Il peut être difficile d’attirer des talents extérieurs même avec des ressources importantes. Nous sommes très attachés aux programmes internes de développement pour créer nos propres structures de gestion de portefeuille à partir des données de nos analystes seniors.  Nous avons organisé des centaines de formations tout au long de l’année afin de les aider à améliorer leur processus d’investissement et à apprendre les uns des autres. Par exemple, les réunions des gérants de portefeuille, que nous organisons depuis des décennies, étaient auparavant un vrai poids. Nous imposions quasiment aux collaborateurs de les organiser. Aujourd’hui, ce sont les gérants de portefeuille qui pilotent ces réunions, qui sont devenues l’un de nos rendez-vous hebdomadaires les plus productifs.

Springate : Lorsqu’ils investissent dans des hedge funds, les investisseurs sont confrontés à deux risques bien connus : les corrélations imprévues entre les gérants et l’utilisation relativement importante de l’effet de levier. Ces deux risques ont tendance à augmenter lorsque les marchés sont volatils, a fortiori lorsque de nombreux gérants agissent de manière coordonnée.

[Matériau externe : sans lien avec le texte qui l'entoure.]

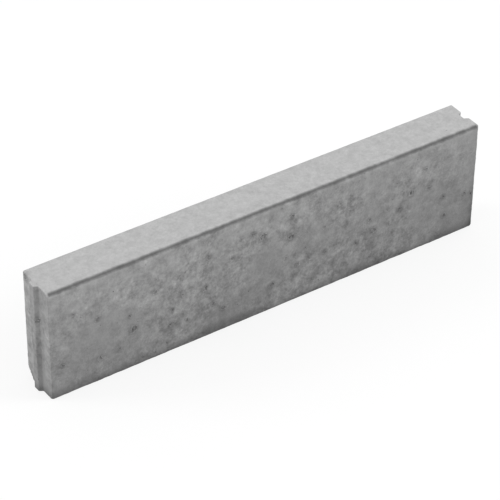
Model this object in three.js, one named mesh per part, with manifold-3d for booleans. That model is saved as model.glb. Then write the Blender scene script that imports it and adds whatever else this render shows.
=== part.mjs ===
// Concrete kerb stone: one cast block that stands on its narrow long edge.
// A full-height tongue on one end enters the groove in the next stone's end.
//
// Millimetres. +X runs along the stone towards the grooved end, the face with
// the chamfered top arris looks along -Y, and +Z is up. The origin is on the
// underside, in the middle of the laid length and of the thickness.

import * as THREE from 'three';
import { mergeVertices } from 'three/addons/utils/BufferGeometryUtils.js';
import Module from 'manifold-3d';

// Block, as it is laid
const LAID_LENGTH = 1000;
const HEIGHT = 250;
const THICKNESS = 90;

// Arrises
const TOP_CHAMFER = 5;
const TOP_BACK_RADIUS = 2;
const BOTTOM_RADIUS = 4;
const END_ARRIS_RADIUS = 3;

// Tongue on the -X end, and the play that the groove in the +X end gives it
const TONGUE_ROOT_WIDTH = 24;
const TONGUE_TIP_WIDTH = 15;
const TONGUE_REACH = 8;
const TONGUE_TIP_RADIUS = 1.5;
const TONGUE_ROOT_RADIUS = 1.5;
const JOINT_PLAY = 1;

// Corner broken off the underside, behind the tongue
const BREAK_HEIGHT = 26;
const BREAK_WIDTH = 20;
const BREAK_LENGTH = 14;

const CONCRETE = { color: 0x9a9a98, roughness: 0.92, metalness: 0 };

// How far the swept cross-section runs past each end of the plan
const OVERRUN = 20;
const ARC_STEPS = 4;
const Z_AXIS = new THREE.Vector3(0, 0, 1);

const wasm = await Module();
wasm.setup();

/** Closed outline through corners of {x, y, radius}, with a curve at each corner that has a radius. */
function roundedOutline(corners) {
  const shape = new THREE.Shape();
  corners.forEach(({ x, y, radius = 0 }, index) => {
    const corner = new THREE.Vector2(x, y);
    const before = corners.at(index - 1);
    const after = corners[(index + 1) % corners.length];
    const arriving = new THREE.Vector2(before.x, before.y).sub(corner).normalize();
    const leaving = new THREE.Vector2(after.x, after.y).sub(corner).normalize();
    const setback = radius / Math.tan(arriving.angleTo(leaving) / 2);
    const start = corner.clone().addScaledVector(arriving, setback);
    const end = corner.clone().addScaledVector(leaving, setback);
    if (index === 0) {
      shape.moveTo(start.x, start.y);
    } else {
      shape.lineTo(start.x, start.y);
    }
    if (radius > 0) {
      shape.quadraticCurveTo(corner.x, corner.y, end.x, end.y);
    }
  });
  shape.closePath();
  return shape;
}

/** Straight extrusion of an outline along +Z, from z = 0. */
function extrude(shape, depth) {
  return new THREE.ExtrudeGeometry(shape, { depth, bevelEnabled: false, curveSegments: ARC_STEPS });
}

/** Solid for joining and cutting, from a closed geometry. */
function toSolid(geometry) {
  const bare = geometry.clone();
  bare.deleteAttribute('normal');
  bare.deleteAttribute('uv');
  const merged = mergeVertices(bare, 1e-4);
  return new wasm.Manifold(new wasm.Mesh({
    numProp: 3,
    vertProperties: new Float32Array(merged.attributes.position.array),
    triVerts: new Uint32Array(merged.index.array),
  }));
}

/** Geometry of a finished solid, with flat faces. */
function toGeometry(solid) {
  const mesh = solid.getMesh();
  const geometry = new THREE.BufferGeometry();
  geometry.setAttribute('position', new THREE.BufferAttribute(mesh.vertProperties, mesh.numProp));
  geometry.setIndex(new THREE.BufferAttribute(mesh.triVerts, 1));
  geometry.computeVertexNormals();
  return geometry;
}

/** Plan of the stone: a long rectangle with the tongue on one end and the groove in the other. */
function planOutline() {
  const end = LAID_LENGTH / 2;
  const face = THICKNESS / 2;
  const root = TONGUE_ROOT_WIDTH / 2;
  const tip = TONGUE_TIP_WIDTH / 2;
  const mouth = root + JOINT_PLAY;
  const floor = tip + JOINT_PLAY;
  const floorX = end - TONGUE_REACH - JOINT_PLAY;
  return roundedOutline([
    { x: -end, y: -face, radius: END_ARRIS_RADIUS },
    { x: end, y: -face, radius: END_ARRIS_RADIUS },
    { x: end, y: -mouth, radius: TONGUE_ROOT_RADIUS },
    { x: floorX, y: -floor, radius: TONGUE_TIP_RADIUS },
    { x: floorX, y: floor, radius: TONGUE_TIP_RADIUS },
    { x: end, y: mouth, radius: TONGUE_ROOT_RADIUS },
    { x: end, y: face, radius: END_ARRIS_RADIUS },
    { x: -end, y: face, radius: END_ARRIS_RADIUS },
    { x: -end, y: root, radius: TONGUE_ROOT_RADIUS },
    { x: -end - TONGUE_REACH, y: tip, radius: TONGUE_TIP_RADIUS },
    { x: -end - TONGUE_REACH, y: -tip, radius: TONGUE_TIP_RADIUS },
    { x: -end, y: -root, radius: TONGUE_ROOT_RADIUS },
  ]);
}

/** Cross-section, seen along the stone: outline x is the thickness and outline y is the height. */
function crossSection() {
  const face = THICKNESS / 2;
  return roundedOutline([
    { x: -face, y: 0, radius: BOTTOM_RADIUS },
    { x: face, y: 0, radius: BOTTOM_RADIUS },
    { x: face, y: HEIGHT, radius: TOP_BACK_RADIUS },
    { x: -face + TOP_CHAMFER, y: HEIGHT },
    { x: -face, y: HEIGHT - TOP_CHAMFER },
  ]);
}

/** Block with one face in the plane of the break, lying outside that plane and over the corner. */
function breakCutter() {
  const corner = new THREE.Vector3(-LAID_LENGTH / 2, THICKNESS / 2, 0);
  const along = corner.clone().add(new THREE.Vector3(BREAK_LENGTH, 0, 0));
  const across = corner.clone().add(new THREE.Vector3(0, -BREAK_WIDTH, 0));
  const above = corner.clone().add(new THREE.Vector3(0, 0, BREAK_HEIGHT));
  const outwards = new THREE.Plane().setFromCoplanarPoints(across, above, along).normal;

  const size = 2 * BREAK_HEIGHT;
  const middle = along.clone().add(across).add(above).divideScalar(3);
  const cutter = new THREE.BoxGeometry(size, size, size);
  cutter.applyQuaternion(new THREE.Quaternion().setFromUnitVectors(Z_AXIS, outwards));
  const centre = middle.addScaledVector(outwards, size / 2);
  cutter.translate(centre.x, centre.y, centre.z);
  return cutter;
}

function kerbStone() {
  const plan = toSolid(extrude(planOutline(), HEIGHT));

  const sweepLength = LAID_LENGTH + 2 * (TONGUE_REACH + OVERRUN);
  const sweep = extrude(crossSection(), sweepLength);
  sweep.rotateX(Math.PI / 2);
  sweep.rotateZ(Math.PI / 2);
  sweep.translate(-sweepLength / 2, 0, 0);

  const block = plan.intersect(toSolid(sweep)).subtract(toSolid(breakCutter()));
  const mesh = new THREE.Mesh(toGeometry(block), new THREE.MeshStandardMaterial(CONCRETE));
  mesh.name = 'kerb_stone';
  return mesh;
}

const kerb = new THREE.Group();
kerb.add(kerbStone());

export default kerb;
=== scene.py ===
"""Precast concrete kerb stone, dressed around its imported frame.

Lengths are metres in the frame's own axes: +X runs along the stone to its grooved end, the
face under the chamfered arris looks along -Y, +Z is up and the underside lies on z = 0.
"""

import logging
import math
from dataclasses import dataclass
from enum import Enum

import bpy
import numpy as np
from mathutils import Matrix, Vector, noise
from mathutils.bvhtree import BVHTree


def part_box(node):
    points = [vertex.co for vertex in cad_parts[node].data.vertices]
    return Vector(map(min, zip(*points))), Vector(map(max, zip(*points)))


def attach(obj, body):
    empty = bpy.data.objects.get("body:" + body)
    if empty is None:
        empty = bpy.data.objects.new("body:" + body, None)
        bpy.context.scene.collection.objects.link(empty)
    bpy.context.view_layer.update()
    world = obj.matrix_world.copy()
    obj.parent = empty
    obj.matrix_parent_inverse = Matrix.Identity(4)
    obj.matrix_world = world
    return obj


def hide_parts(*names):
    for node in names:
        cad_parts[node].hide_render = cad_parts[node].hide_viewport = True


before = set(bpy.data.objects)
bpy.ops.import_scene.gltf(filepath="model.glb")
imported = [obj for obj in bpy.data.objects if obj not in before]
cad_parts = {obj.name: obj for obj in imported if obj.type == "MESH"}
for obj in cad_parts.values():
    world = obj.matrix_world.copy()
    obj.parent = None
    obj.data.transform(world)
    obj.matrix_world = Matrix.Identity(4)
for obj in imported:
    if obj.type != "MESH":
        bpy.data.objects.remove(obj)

MM = 0.001
NODE = "kerb_stone"
BODY = "root"

# Numbers that the mesh carries for its finish, and that points carry for the hollows set on them
HOLLOW = "hollow"
STAIN = "stain"
BROKEN = "broken"
HOLE_RADIUS = "hole_radius"

X_AXIS, Y_AXIS, Z_AXIS = 0, 1, 2
ALMOST_ZERO = 1e-12

# The share, the first number and the second, among the inputs of a Mix node
MIX_INPUTS = (0, 2, 3)

Socket = bpy.types.NodeSocket
Number = float | int

log = logging.getLogger("kerb")


class Ease(Enum):
    """Shape that a square arris is eased to, as the power of the norm that draws it in."""

    CHAMFER = 1.0
    ROUND = 2.0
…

L’objectif de notre approche est d’être le plus exposé possible à nos idées d’investissement les plus prometteuses.  Nous commençons par un processus de sourcing et de due diligence rigoureux afin d’identifier les structures qui présentent les caractéristiques clés, comme la qualité du management, les infrastructures, l’organisation ou encore les talents nécessaires pour croître et rester compétitives. Parallèlement, nous cherchons également à construire des portefeuilles de manière différente, en combinant des plateformes multi-stratégies et d’autres approches de gestion difficiles à identifier. 

Si le modèle des fonds à fonds suscite à nouveau un intérêt par rapport à il y a 5 ou 10 ans, c’est qu’il est devenu plus difficile de construire un portefeuille à partir de rien. Il permet d’accéder à des gérants de premier plan tout en conservant des allocations à des stratégies qui émergent et seront sources d’une grande diversification.